▶ **Information shown**
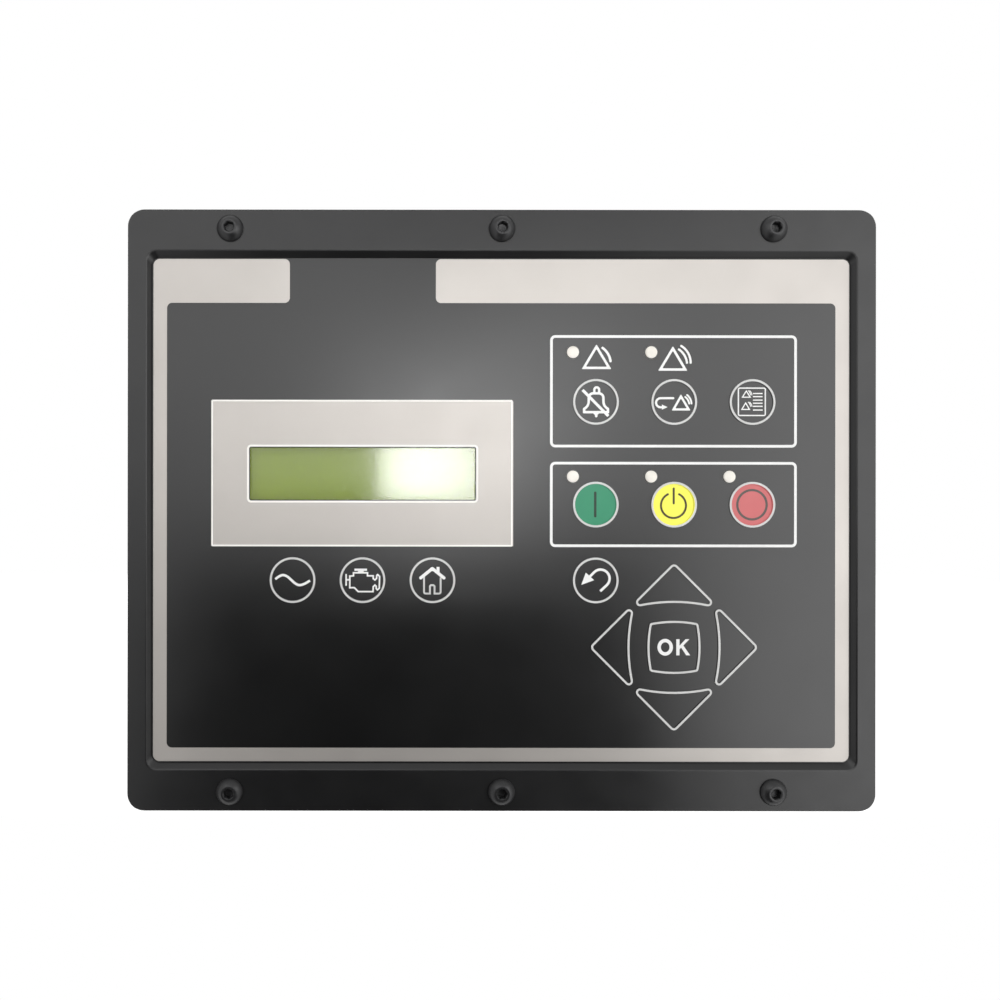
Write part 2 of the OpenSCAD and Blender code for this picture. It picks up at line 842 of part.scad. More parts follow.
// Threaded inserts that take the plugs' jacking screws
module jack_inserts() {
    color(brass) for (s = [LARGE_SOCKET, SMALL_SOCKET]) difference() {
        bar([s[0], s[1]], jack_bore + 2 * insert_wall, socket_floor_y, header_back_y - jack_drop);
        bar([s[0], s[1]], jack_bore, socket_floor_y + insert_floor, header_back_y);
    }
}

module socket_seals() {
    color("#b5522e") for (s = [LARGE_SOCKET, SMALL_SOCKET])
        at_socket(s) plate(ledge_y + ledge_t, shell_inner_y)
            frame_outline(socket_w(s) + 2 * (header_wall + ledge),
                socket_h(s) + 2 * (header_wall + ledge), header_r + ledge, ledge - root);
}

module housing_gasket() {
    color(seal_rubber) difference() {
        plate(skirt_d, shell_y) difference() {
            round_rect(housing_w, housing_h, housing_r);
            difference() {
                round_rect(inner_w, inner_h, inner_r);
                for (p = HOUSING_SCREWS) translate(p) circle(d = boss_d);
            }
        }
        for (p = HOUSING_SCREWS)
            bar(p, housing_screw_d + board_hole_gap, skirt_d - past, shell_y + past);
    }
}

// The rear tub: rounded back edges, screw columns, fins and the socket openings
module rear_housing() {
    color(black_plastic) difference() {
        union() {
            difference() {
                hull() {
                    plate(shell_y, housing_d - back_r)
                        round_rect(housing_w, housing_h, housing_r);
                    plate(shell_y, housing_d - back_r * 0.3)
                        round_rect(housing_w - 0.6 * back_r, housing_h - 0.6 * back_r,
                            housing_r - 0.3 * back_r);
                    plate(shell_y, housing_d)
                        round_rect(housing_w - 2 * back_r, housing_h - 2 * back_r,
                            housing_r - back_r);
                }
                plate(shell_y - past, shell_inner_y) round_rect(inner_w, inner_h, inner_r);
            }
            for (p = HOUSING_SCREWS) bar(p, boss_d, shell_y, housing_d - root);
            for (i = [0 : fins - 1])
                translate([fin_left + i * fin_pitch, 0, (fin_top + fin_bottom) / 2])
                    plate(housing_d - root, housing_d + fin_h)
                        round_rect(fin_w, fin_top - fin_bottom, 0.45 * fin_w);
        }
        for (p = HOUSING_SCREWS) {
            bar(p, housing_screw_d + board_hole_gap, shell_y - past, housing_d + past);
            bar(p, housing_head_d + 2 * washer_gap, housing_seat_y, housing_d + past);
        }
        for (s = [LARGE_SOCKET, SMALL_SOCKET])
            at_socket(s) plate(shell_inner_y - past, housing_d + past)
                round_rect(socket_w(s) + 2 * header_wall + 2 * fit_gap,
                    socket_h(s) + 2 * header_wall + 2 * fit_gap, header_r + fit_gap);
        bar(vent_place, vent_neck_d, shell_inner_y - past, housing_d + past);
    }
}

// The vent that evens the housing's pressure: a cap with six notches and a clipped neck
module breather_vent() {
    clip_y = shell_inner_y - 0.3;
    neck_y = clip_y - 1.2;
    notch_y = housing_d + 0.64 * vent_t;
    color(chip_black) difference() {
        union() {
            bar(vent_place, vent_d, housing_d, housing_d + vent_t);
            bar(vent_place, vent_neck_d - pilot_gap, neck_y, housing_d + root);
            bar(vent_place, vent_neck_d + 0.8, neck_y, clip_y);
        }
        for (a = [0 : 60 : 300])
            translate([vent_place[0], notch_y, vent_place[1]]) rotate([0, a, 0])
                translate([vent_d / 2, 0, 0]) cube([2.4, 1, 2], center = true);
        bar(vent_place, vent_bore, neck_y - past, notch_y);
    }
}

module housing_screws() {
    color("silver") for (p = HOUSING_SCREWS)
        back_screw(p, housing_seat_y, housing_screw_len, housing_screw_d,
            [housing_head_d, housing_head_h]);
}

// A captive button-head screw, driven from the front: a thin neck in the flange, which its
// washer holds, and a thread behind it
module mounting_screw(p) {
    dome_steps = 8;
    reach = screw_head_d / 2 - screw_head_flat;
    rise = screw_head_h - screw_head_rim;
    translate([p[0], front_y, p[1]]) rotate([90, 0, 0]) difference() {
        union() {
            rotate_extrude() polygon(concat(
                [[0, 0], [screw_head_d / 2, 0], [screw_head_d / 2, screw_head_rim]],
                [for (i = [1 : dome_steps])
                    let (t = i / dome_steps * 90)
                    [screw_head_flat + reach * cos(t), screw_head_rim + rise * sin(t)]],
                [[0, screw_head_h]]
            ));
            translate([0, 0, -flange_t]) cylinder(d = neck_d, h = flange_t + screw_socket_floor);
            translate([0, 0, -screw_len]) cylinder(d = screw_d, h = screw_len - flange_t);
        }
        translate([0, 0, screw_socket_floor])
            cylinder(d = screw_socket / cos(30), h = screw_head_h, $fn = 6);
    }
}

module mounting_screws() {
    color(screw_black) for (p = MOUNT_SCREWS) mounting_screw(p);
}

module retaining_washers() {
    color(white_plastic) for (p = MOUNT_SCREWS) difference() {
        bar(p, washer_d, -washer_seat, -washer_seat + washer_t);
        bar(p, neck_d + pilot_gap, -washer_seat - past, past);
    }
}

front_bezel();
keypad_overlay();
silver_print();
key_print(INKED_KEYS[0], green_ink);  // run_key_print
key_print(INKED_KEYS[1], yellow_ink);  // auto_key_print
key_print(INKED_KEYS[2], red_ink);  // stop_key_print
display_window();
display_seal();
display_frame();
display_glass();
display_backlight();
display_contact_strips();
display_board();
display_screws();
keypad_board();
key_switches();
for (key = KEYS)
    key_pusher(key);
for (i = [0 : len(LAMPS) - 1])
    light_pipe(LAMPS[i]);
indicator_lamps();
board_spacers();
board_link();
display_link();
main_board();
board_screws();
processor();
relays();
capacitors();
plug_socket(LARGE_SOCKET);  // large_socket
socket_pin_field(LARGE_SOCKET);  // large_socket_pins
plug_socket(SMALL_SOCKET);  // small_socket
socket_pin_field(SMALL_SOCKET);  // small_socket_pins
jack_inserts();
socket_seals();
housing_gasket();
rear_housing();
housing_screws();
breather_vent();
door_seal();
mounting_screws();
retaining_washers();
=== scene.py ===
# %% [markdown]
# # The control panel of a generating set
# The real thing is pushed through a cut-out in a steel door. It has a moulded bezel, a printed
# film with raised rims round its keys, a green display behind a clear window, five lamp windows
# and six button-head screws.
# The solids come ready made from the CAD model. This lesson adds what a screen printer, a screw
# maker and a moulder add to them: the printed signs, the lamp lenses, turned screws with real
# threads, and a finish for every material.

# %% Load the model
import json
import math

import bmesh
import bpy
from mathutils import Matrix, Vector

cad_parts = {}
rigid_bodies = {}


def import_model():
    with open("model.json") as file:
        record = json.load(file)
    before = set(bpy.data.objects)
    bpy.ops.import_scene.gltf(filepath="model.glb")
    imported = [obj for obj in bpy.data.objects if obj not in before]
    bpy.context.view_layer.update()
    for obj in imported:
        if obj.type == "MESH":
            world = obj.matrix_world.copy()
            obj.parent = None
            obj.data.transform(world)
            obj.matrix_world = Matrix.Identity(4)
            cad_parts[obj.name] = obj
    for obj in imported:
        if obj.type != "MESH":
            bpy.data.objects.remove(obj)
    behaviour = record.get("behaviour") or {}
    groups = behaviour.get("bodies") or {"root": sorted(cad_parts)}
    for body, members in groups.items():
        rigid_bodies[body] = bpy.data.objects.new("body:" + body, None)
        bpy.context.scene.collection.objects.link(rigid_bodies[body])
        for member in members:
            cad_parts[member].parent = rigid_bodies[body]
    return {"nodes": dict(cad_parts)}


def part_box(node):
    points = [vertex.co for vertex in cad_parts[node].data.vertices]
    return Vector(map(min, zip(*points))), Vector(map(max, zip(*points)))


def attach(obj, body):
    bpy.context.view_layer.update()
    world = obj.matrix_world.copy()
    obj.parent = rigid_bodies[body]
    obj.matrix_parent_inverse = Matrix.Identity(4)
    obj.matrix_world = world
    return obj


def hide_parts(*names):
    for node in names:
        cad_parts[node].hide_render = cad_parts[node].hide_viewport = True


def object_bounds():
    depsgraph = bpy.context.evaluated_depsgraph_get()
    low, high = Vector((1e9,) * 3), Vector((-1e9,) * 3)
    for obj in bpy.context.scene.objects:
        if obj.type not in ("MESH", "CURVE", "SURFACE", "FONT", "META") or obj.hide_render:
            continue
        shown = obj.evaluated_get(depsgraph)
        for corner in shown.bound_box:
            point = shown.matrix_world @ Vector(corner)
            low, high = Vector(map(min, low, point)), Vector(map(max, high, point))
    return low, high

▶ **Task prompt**
Exactly the lines from the line with "obj.parent = None" to the line with "bpy.data.objects.remove(obj)", both included, are to be extracted, and no others.

▶ **Written answer**
            obj.parent = None
            obj.data.transform(world)
            obj.matrix_world = Matrix.Identity(4)
            cad_parts[obj.name] = obj
    for obj in imported:
        if obj.type != "MESH":
            bpy.data.objects.remove(obj)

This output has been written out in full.